Analysts caution that market volatility will stay longer as Nvidia’s sharp decline causes concerns about the sustainability of inflated tech valuations.

Nasdaq Composite, which includes top tech firm such as Apple, Microsoft and Nvidia, was down 0.30 per cent at $17,084.30 on Wednesday. While the S&P 500, which tracks large-cap US companies, edged 0.16 per cent lower to $5,520.07. However, the Dow Jones Industrial Average was up almost 0.01 per cent at $40,974.97.

AI chip maker Nvidia, which dropped almost 10 per cent on Tuesday, was trading 1.66 per cent down at $106.21 a share at market close on Wednesday. Apple and Alphabet were down 0.86 per cent and 0.50 per cent, respectively. While Tesla and Meta were up 4.18 per cent and 0.19 per cent, respectively.

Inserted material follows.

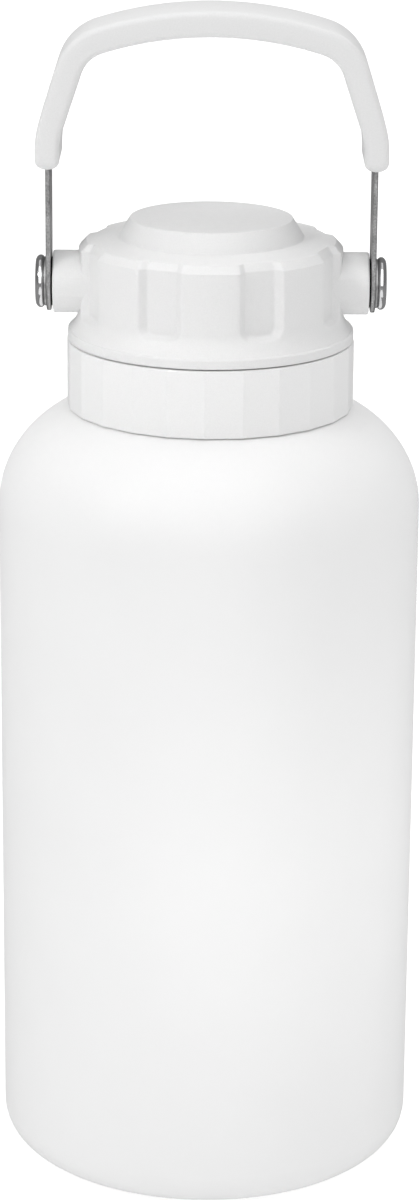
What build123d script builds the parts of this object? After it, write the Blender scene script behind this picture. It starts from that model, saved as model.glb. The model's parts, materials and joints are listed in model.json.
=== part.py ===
from build123d import *

import os
from math import acos, cos, degrees, radians, sin, sqrt

# Insulated drinking bottle with a faceted collar, a screw cap with two side lugs, and a steel bail
# with a moulded grip. Millimetres, +Z up, origin at the centre of the base pad's underside. The two
# lugs lie on the X axis, and the bail stands upright in the XZ plane.

# --- driving dimensions ---

body_radius = 60.0
wall_straight_top = 195.0
base_corner = 9.5
shell_wall = 0.8
vacuum_gap = 3.0
liner_wall = 0.7
pad_step = 0.4

shoulder_centre_r = 23.86
shoulder_rise = 31.9

neck_radius = 34.5
neck_bore = 31.9
neck_top = 238.5

collar_vertex_r = 40.5
collar_facets = 24
collar_bottom = 223.9
collar_top = 243.0
collar_deck = 239.6
collar_thread_root = 36.6
collar_lead = 6.0

spout_radius = 25.0
spout_bore = 22.0
spout_top = 261.6
lid_lead = 5.0
lid_thread_root = 26.9

lip_radius = 40.26
lid_bottom = 243.4
knob_radius = 37.0
knob_chamfer = 2.0
knob_foot = 252.5
knob_wall_top = 269.0
knob_rim = 271.1
knob_inner_r = 33.0
groove_count = 8
groove_depth = 2.2
lid_top = 277.46
raised_top_r = 22.63
cup_ceiling = 263.4
cup_wall = 2.0

pivot_z = 258.9
lug_radius = 8.77
lug_end = 44.25
lug_root = 33.5
insert_r = 3.9
insert_length = 8.0

strap_width = 16.4
strap_thickness = 1.25
strap_inner_x = 44.75
shoulder_screw_r = 3.0
running_fit = 0.08

grip_depth = 24.0
grip_thickness = 7.2
grip_edge_r = 2.4
grip_bottom = 292.2
arch_height = 332.65

face_gap = 0.03

# --- dimensions worked out from those ---

liner_radius = body_radius - shell_wall - vacuum_gap
liner_bottom = pad_step + 2 * shell_wall + vacuum_gap + 1.0
shoulder_reach = body_radius - shoulder_centre_r
strap_x = strap_inner_x + strap_thickness / 2
strap_outer_x = strap_inner_x + strap_thickness
screw_washer_x = strap_outer_x + face_gap
head_x = screw_washer_x + 0.62


def revolved(outline):
    """A solid of revolution about Z from a closed outline in the XZ plane (x is the radius)."""
    return revolve(Plane.XZ * make_face(outline), Axis.Z)


def polygon_ring(points):
    """A solid of revolution from (radius, z) corners joined by straight lines."""
    return revolved(Polyline(*points, close=True))


def tube(inner_r, outer_r, low_z, high_z):
    """A plain ring about Z."""
    return polygon_ring([(inner_r, low_z), (outer_r, low_z), (outer_r, high_z), (inner_r, high_z)])


def thread(root_r, crest_r, root_width, crest_width, lead, start_z, turns):
    """One right-hand helical ridge with a trapezoid section, sunk a little into its root."""
    sink = 0.3 if crest_r > root_r else -0.3
    line = Helix(lead, lead * turns, root_r, center=(0, 0, start_z))
    section = Polyline(
        (root_r - sink, start_z - root_width / 2),
        (crest_r, start_z - crest_width / 2),
        (crest_r, start_z + crest_width / 2),
        (root_r - sink, start_z + root_width / 2),
        close=True,
    )
    return sweep(Plane.XZ * make_face(section), path=line, is_frenet=True)


def both_sides(shape):
    """The shape on the +X side and its mirror image on the -X side."""
    return shape, mirror(shape, Plane.YZ)


def shoulder_z(radius, inset=0.0):
    """Height of the elliptical shoulder at a radius, for a surface inset into the wall."""
    share = (radius - shoulder_centre_r) / (shoulder_reach - inset)
    return wall_straight_top + (shoulder_rise - inset) * sqrt(1 - share**2)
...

The sell-off in AI stocks like Nvidia is not a collapse but a “reality check” as sky-high valuations and rate hikes are forcing a reassessment, said Naeem Aslam, chief investment officer at Zaye Capital Markets.

Nvidia shares dropped almost 10 per cent on Tuesday, erasing $278.9 billion in market value. Reuters
Nvidia shares dropped almost 10 per cent on Tuesday, erasing $278.9 billion in market value. Reuters

“This is recalibration, not a rout … tech volatility is the new normal. With the euphoria fading, investors are waking up to a tougher landscape where growth must be earned, not hyped. Brace for more turbulence,” Mr Aslam told The National.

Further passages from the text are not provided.